Sarà solo una storia di fantasia. Insomma un “liberamente tratto da”. Visto che io sono una persona che ama anche il linguaggio esoterico, va da sé che probabilmente il fumetto (come tutti gli altri che ho fatto come sceneggiatore) avrà più piani di lettura. Starà ai lettori unire i puntini e grattare il velo narrativo che, per ovvie ragioni, ricoprirà l’opera. “O voi ch’avete li ‘ntelletti sani…”. Dopodiché farò quello che a chi scrive noir piace di più, ovvero calarsi nella mente dell’assassino. Cosa lo ha spinto, quali processi mentali, traumi, bisogni, perversioni lo hanno trasformato in quello che è. Normalmente, fruendo di un racconto di paura ci si immedesima nelle vittime, l’autore invece si mette dalla parte del manico del coltello ed è quello che spesso fanno gli investigatori.
- Un augurio per il tuo futuro; fai un saluto ai lettori fiorentini.
Grazie, auguri anche a voi.

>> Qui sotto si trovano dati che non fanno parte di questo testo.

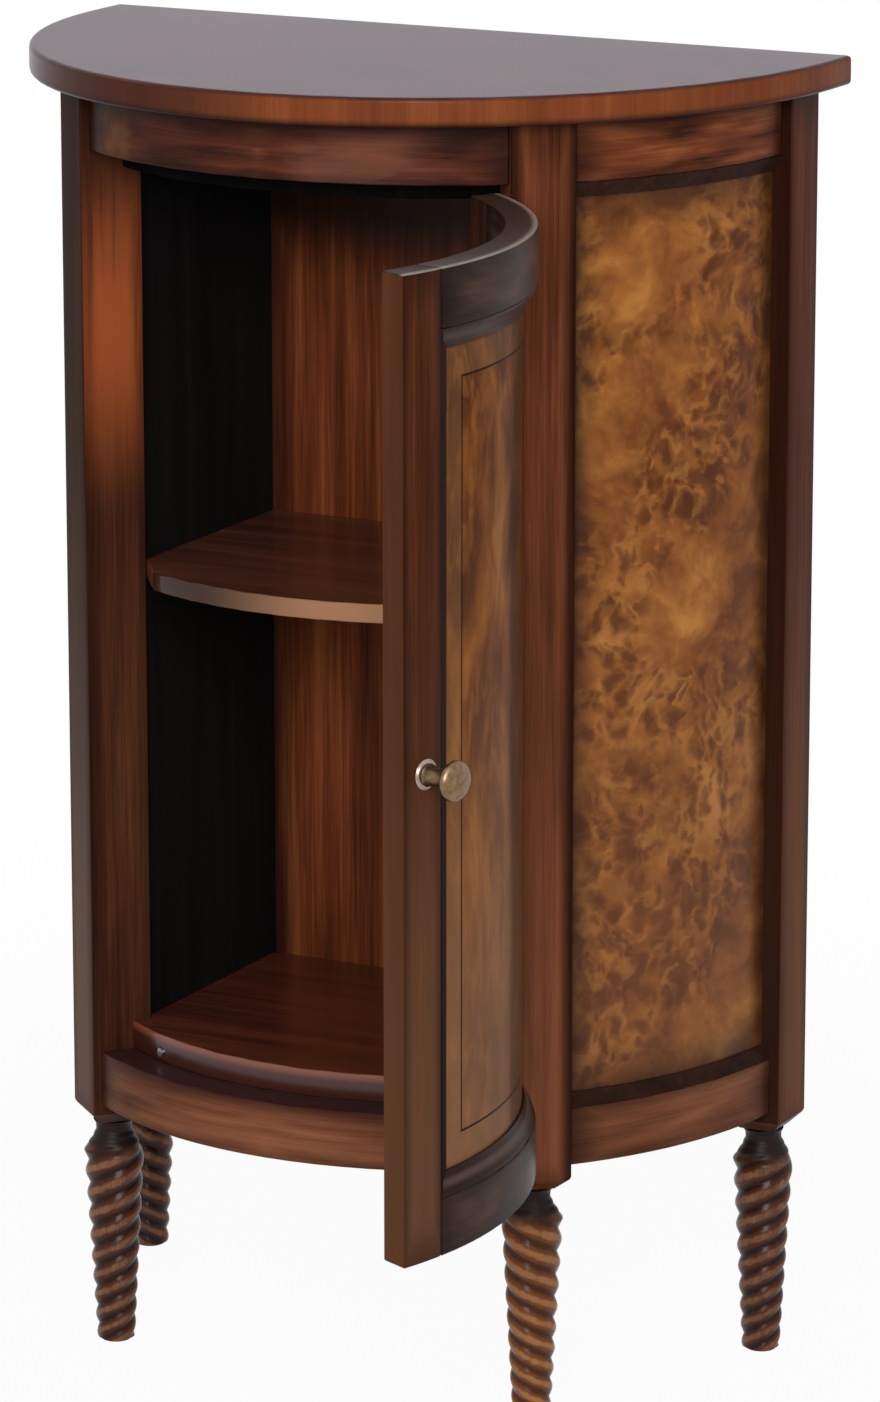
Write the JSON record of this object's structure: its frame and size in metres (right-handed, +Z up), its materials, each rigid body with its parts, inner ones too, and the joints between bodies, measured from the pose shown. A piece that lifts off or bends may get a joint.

Siamo vicini al 24 giugno, il giorno di San Giovanni Battista, patrono di Firenze, che aveva detto: “E gli uomini vollero piuttosto le tenebre che la luce”. Ecco, l’augurio è che finalmente si scelga la luce.
- Ringraziamo Giuseppe di Bernardo che ha concluso con uno splendido augurio a cui volentieri ci associamo.